**Task instructions**:
Extract all data as written.
━━━━━━━━
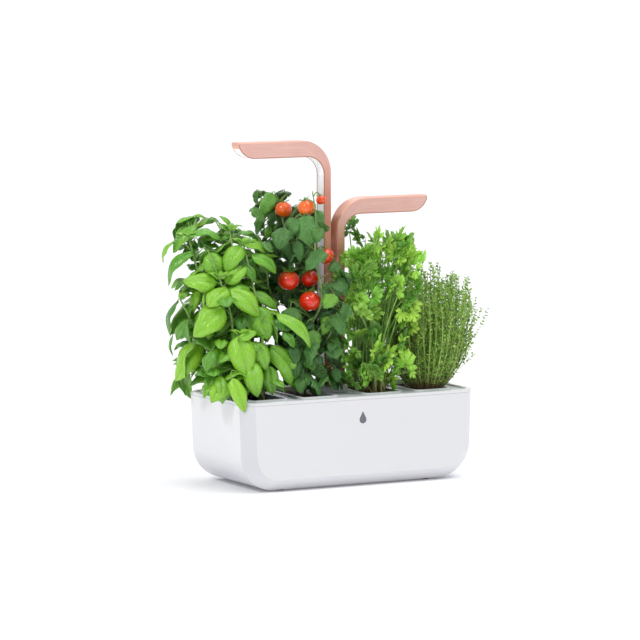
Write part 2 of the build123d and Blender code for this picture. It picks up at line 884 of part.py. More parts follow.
with BuildPart() as lamp_led_board:
    with BuildSketch(Plane.XY.offset(sink_bottom)):
        with Locations((sink_middle, 0)):
            Rectangle(sink_end - sink_start, led_board_width)
    extrude(amount=-board_thickness)
    with BuildSketch(Plane.XY.offset(sink_bottom - board_thickness)):
        with Locations((sink_middle, 0)):
            with GridLocations(led_pitch, led_pitch, led_count, 2):
                Rectangle(led_size, led_size)
    extrude(amount=-(led_height - strip_gap))

with BuildPart() as lamp_heat_sink:
    with BuildSketch(Plane.XY.offset(sink_bottom)):
        with Locations((sink_middle, 0)):
            Rectangle(sink_end - sink_start, heat_sink_width)
    extrude(amount=sink_top - sink_bottom)
    with BuildSketch(Plane.XY.offset(sink_top)):
        with Locations((sink_middle, 0)):
            with GridLocations(fin_slot, 2 * fin_slot, 1, fin_count):
                Rectangle(sink_end - sink_start, fin_slot)
    extrude(amount=-fin_gap, mode=Mode.SUBTRACT)

with BuildPart() as lamp_bus_bars:
    with BuildSketch(Plane.XY.offset(cover_bottom + shoe_plug)):
        with Locations((bus_bar_x - bus_bar_thickness / 2, 0)):
            with GridLocations(bus_bar_width, 2 * bus_bar_offset, 1, 2):
                Rectangle(bus_bar_thickness, bus_bar_width)
    extrude(amount=bend_z - cover_bottom - shoe_plug)

with BuildPart() as lamp_shoe:
    with BuildSketch(Plane.XY.offset(-lamp_length)):
        with Locations((pocket_x, 0)):
            Rectangle(stem_thickness, lamp_depth)
    extrude(amount=shoe_cap)
    with BuildSketch(Plane.XY.offset(cover_bottom)):
        with Locations(((plug_outer + plug_inner) / 2, 0)):
            Rectangle(plug_inner - plug_outer, 2 * strip_half)
    extrude(amount=shoe_plug)

lamp_parts = {
    "lamp_cover": lamp_cover.part,
    "diffuser": lamp_diffuser.part,
    "stem_liner": lamp_stem_liner.part,
    "led_board": lamp_led_board.part,
    "heat_sink": lamp_heat_sink.part,
    "bus_bars": lamp_bus_bars.part,
    "stem_shoe": lamp_shoe.part,
}
for name, piece in lamp_parts.items():
    raised = piece.moved(Location((0, 0, left_lamp_top)))
    lowered = piece.moved(Location((0, 0, left_lamp_top - lamp_travel)))
    keep(mirror(raised, about=Plane.YZ), f"left_{name}")
    keep(lowered, f"right_{name}")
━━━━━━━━
**Completed exercise**:
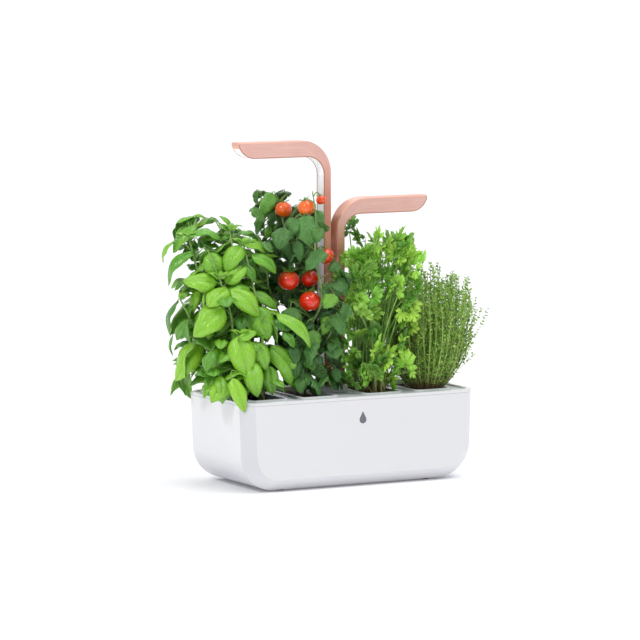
Write part 2 of the build123d and Blender code for this picture. It picks up at line 884 of part.py. More parts follow.
with BuildPart() as lamp_led_board:
    with BuildSketch(Plane.XY.offset(sink_bottom)):
        with Locations((sink_middle, 0)):
            Rectangle(sink_end - sink_start, led_board_width)
    extrude(amount=-board_thickness)
    with BuildSketch(Plane.XY.offset(sink_bottom - board_thickness)):
        with Locations((sink_middle, 0)):
            with GridLocations(led_pitch, led_pitch, led_count, 2):
                Rectangle(led_size, led_size)
    extrude(amount=-(led_height - strip_gap))

with BuildPart() as lamp_heat_sink:
    with BuildSketch(Plane.XY.offset(sink_bottom)):
        with Locations((sink_middle, 0)):
            Rectangle(sink_end - sink_start, heat_sink_width)
    extrude(amount=sink_top - sink_bottom)
    with BuildSketch(Plane.XY.offset(sink_top)):
        with Locations((sink_middle, 0)):
            with GridLocations(fin_slot, 2 * fin_slot, 1, fin_count):
                Rectangle(sink_end - sink_start, fin_slot)
    extrude(amount=-fin_gap, mode=Mode.SUBTRACT)

with BuildPart() as lamp_bus_bars:
    with BuildSketch(Plane.XY.offset(cover_bottom + shoe_plug)):
        with Locations((bus_bar_x - bus_bar_thickness / 2, 0)):
            with GridLocations(bus_bar_width, 2 * bus_bar_offset, 1, 2):
                Rectangle(bus_bar_thickness, bus_bar_width)
    extrude(amount=bend_z - cover_bottom - shoe_plug)

with BuildPart() as lamp_shoe:
    with BuildSketch(Plane.XY.offset(-lamp_length)):
        with Locations((pocket_x, 0)):
            Rectangle(stem_thickness, lamp_depth)
    extrude(amount=shoe_cap)
    with BuildSketch(Plane.XY.offset(cover_bottom)):
        with Locations(((plug_outer + plug_inner) / 2, 0)):
            Rectangle(plug_inner - plug_outer, 2 * strip_half)
    extrude(amount=shoe_plug)

lamp_parts = {
    "lamp_cover": lamp_cover.part,
    "diffuser": lamp_diffuser.part,
    "stem_liner": lamp_stem_liner.part,
    "led_board": lamp_led_board.part,
    "heat_sink": lamp_heat_sink.part,
    "bus_bars": lamp_bus_bars.part,
    "stem_shoe": lamp_shoe.part,
}
for name, piece in lamp_parts.items():
    raised = piece.moved(Location((0, 0, left_lamp_top)))
    lowered = piece.moved(Location((0, 0, left_lamp_top - lamp_travel)))
    keep(mirror(raised, about=Plane.YZ), f"left_{name}")
    keep(lowered, f"right_{name}")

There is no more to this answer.